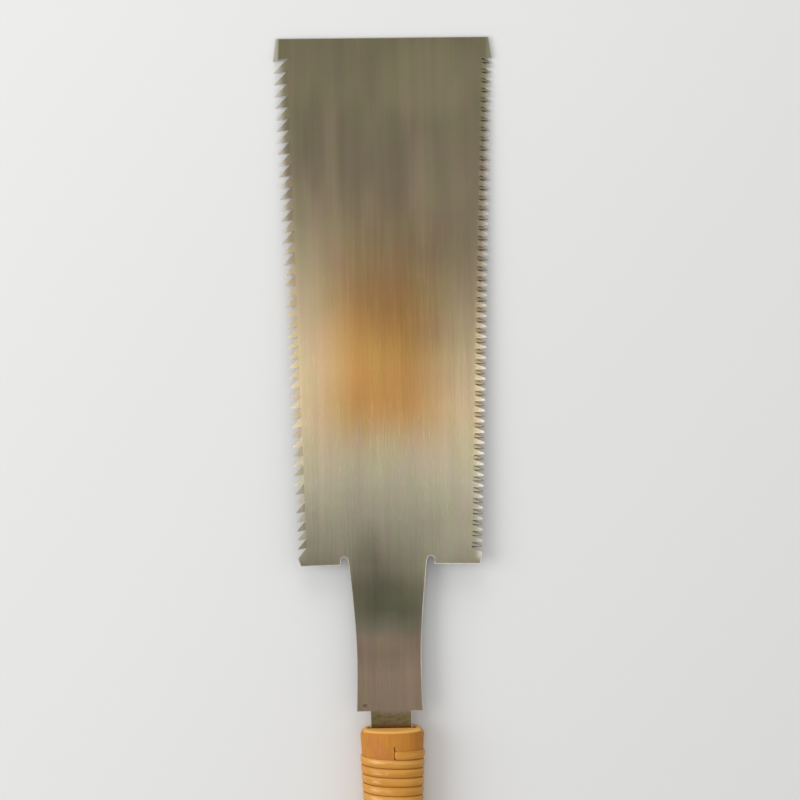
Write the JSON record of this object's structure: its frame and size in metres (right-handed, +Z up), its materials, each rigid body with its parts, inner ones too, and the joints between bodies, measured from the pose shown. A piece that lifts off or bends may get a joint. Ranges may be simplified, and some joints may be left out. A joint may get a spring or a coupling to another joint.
{
  "type": "ryoba saw",
  "caption": "Double-edged pull saw: flat forged blade with rip teeth on one edge and crosscut teeth on the other, its tang held in an oval two-part wooden handle bound in split cane.",
  "frame": {"origin": "middle of the base of the saw's box, with the blade level", "axes": "+Y along the saw towards the toe, +X across the blade towards the crosscut edge, +Z up, square to the blade"},
  "size_m": [0.1064, 0.642, 0.0235],
  "materials": {
    "blade_steel": "scraped lengthwise, darkened with age, bright at the edges",
    "handle_wood": "bare softwood, orange-tan with handling",
    "handle_cane": "split cane with its glossy skin outwards, golden"
  },
  "bodies": {
    "handle": {"handle_upper_half": "handle_wood", "handle_lower_half": "handle_wood", "cane_front": "handle_cane", "cane_middle": "handle_cane", "cane_rear": "handle_cane"},
    "blade": {"blade": "blade_steel"}
  },
  "joints": [
    {"name": "tang_slide", "type": "slide", "parent": "handle", "child": "blade", "axis": [0, 1, 0], "range_m": [0, 0.1]}
  ]
}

* WHAT THIS TASK INVOLVES: All of the data needs to be reproduced exactly, with no line missing.

* ANSWER FOR THIS EXERCISE:
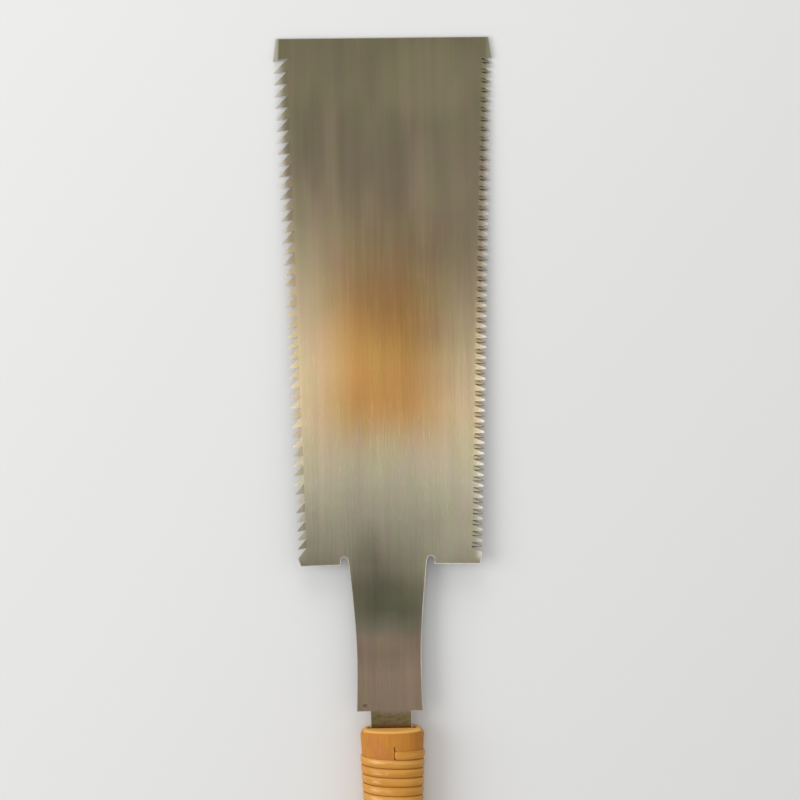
Write the JSON record of this object's structure: its frame and size in metres (right-handed, +Z up), its materials, each rigid body with its parts, inner ones too, and the joints between bodies, measured from the pose shown. A piece that lifts off or bends may get a joint. Ranges may be simplified, and some joints may be left out. A joint may get a spring or a coupling to another joint.
{
  "type": "ryoba saw",
  "caption": "Double-edged pull saw: flat forged blade with rip teeth on one edge and crosscut teeth on the other, its tang held in an oval two-part wooden handle bound in split cane.",
  "frame": {"origin": "middle of the base of the saw's box, with the blade level", "axes": "+Y along the saw towards the toe, +X across the blade towards the crosscut edge, +Z up, square to the blade"},
  "size_m": [0.1064, 0.642, 0.0235],
  "materials": {
    "blade_steel": "scraped lengthwise, darkened with age, bright at the edges",
    "handle_wood": "bare softwood, orange-tan with handling",
    "handle_cane": "split cane with its glossy skin outwards, golden"
  },
  "bodies": {
    "handle": {"handle_upper_half": "handle_wood", "handle_lower_half": "handle_wood", "cane_front": "handle_cane", "cane_middle": "handle_cane", "cane_rear": "handle_cane"},
    "blade": {"blade": "blade_steel"}
  },
  "joints": [
    {"name": "tang_slide", "type": "slide", "parent": "handle", "child": "blade", "axis": [0, 1, 0], "range_m": [0, 0.1]}
  ]
}